“Things just didn’t go right last time,” Purton said. “I’d only had one previous ride on him and that was on International day. On that day he was quiet as a lamb, he didn’t do anything wrong, so I didn’t expect he was going to play up in the gates, and to be honest he stood there very quietly until the gates opened, he just jumped in the air.”
That meant Time Warp missed the break and raced wide.
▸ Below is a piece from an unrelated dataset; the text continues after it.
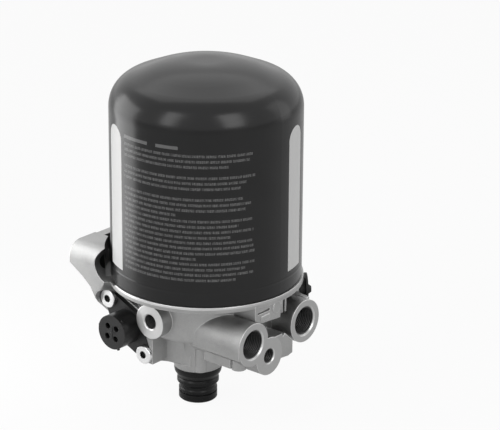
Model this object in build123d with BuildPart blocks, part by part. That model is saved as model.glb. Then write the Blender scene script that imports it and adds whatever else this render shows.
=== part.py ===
from build123d import *
from math import cos, radians, sin
import os

os.makedirs("parts", exist_ok=True)

# Vehicle air dryer with a spin-on desiccant cartridge.
# Frame: +Z up, +X out of the large ports, the mounting face is the plane X = 0.
# Origin: midway between the two upper mounting holes, on the mounting face.
# Heights called "level" are measured from the seat, the plane that the cartridge stands on.

# Main placing values
mount_gap = 8.5          # mounting face to the wall of the canister
seat_z = -9.0            # seat of the cartridge above the upper mounting holes
running_gap = 0.3        # gap between pieces that slide or are screwed together

# Canister
can_radius = 68.5
can_wall = 1.0
can_shoulder_level = 125.0   # end of the straight wall
can_shoulder_radius = 23.0   # large bend above the wall
can_cone_angle = 21.8        # slope of the shoulder above the bend
can_crown_radius = 87.0      # dished crown
can_crown_flat = 10.0        # radius of the flat centre
can_lip_width = 3.4          # rolled edge that holds the base plate
can_lip_thickness = 1.2

# Base plate of the cartridge
plate_thickness = 5.0
plate_collar_radius = 26.5
plate_collar_height = 9.0
plate_hole_radius = 4.0
plate_hole_circle = 40.0
plate_hole_count = 8
gasket_inner = 57.0
gasket_outer = 63.0
gasket_depth = 2.6           # how deep the gasket sits in the plate
seat_gap = 0.4               # seat plane to the top of the housing flange

# Threaded stud
stud_radius = 20.2
stud_bore = 12.0
stud_top_level = 12.0
stud_depth = 14.0            # length below the flange face
thread_clearance = 0.4

# Inside of the cartridge
cup_radius = 58.0
cup_wall = 1.5
cup_floor_thickness = 2.5
cup_height = 108.0
cup_drain_radius = 13.0
screen_thickness = 1.4
screen_hole_radius = 2.0
fleece_thickness = 3.0
cup_headroom = 24.0          # cup's rim above the beads
spring_wire = 1.5
separator_height = 24.0
press_spring_radius = 24.0
stud_seal_width = 2.6
stud_seal_height = 3.0
seal_groove_drop = 4.5       # top of the seal groove under the collar's top

# Housing
flange_reach = 1.3           # how far the flange stands out under the canister
flange_thickness = 4.2
drum_radius = 52.0
drum_low_level = -36.3
drum_cove = 3.0              # rounding between the flange and the drum
drum_edge = 3.0              # rounding of the drum's lower edge
drum_hollow = 2.0            # the underside falls this much towards the drain boss
boss_y = -9.0                # drain boss sits in front of the cartridge axis
boss_radius = 17.5
boss_draft = 2.0             # the boss is this much wider under the drum
boss_low_level = -69.5
post_x = 12.0                # upright post in front of the boss, round the drain passage
post_y = -19.8
post_radius = 4.8
post_rise = 1.2              # the post ends this much above the boss
drain_passage = 2.2
groove_inner = 28.0
groove_outer = 50.0
groove_depth = 6.0
sump_outer = 46.0
sump_depth = 20.0
sump_well = 6.0              # radius of the well that meets the inlet
dry_floor = -22.5            # bottom of the bore under the stud
dry_passage = 4.0            # radius of the dry air passage
dry_riser_x = 26.0           # where the passage meets the outlet port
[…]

The Archipenko gelding never found his rhythm and faded when questions were asked.
“He caught me completely unaware and once that happened he was just out of position,” the rider added. “Now that I’m aware of that and I’ve been able to ride him in a trial, changed a couple of things, hopefully we’ve rectified that and it won’t happen again.”
Purton enjoyed an untroubled ride in December but anticipates that his rivals will be wiser this time around.
“I don’t think they’re going to let him have it as easy out in front as what he had in December but I feel if they do put a bit of pressure on he should still be able to handle it anyway,” he said.
Cruz is unfazed by that possibility. “I don’t think any horse can get up there to bother him,” he said. “He’s the fastest around, he goes a fast pace in front, it’s not like he’s going slowly out in front, he’s galloping at a good speed.”
Purton, though, does fear Pakistan Star, especially after witnessing the Shamardal gelding’s recent trial in which he drew three and a half-lengths and more clear of Sunday’s rivals Werther and Seasons Bloom.
“I’ve always said I thought (Pakistan Star) was the best mile and a quarter horse we had here in Hong Kong,” he said. “Now that he’s had that break – that little bit of time off – he seems as if he’s furnished a little bit more, it might have actually been a good thing for him. The way he put Werther away in the trial the other day was quite scary. If he reproduces that then we may not be able to beat him anyway.”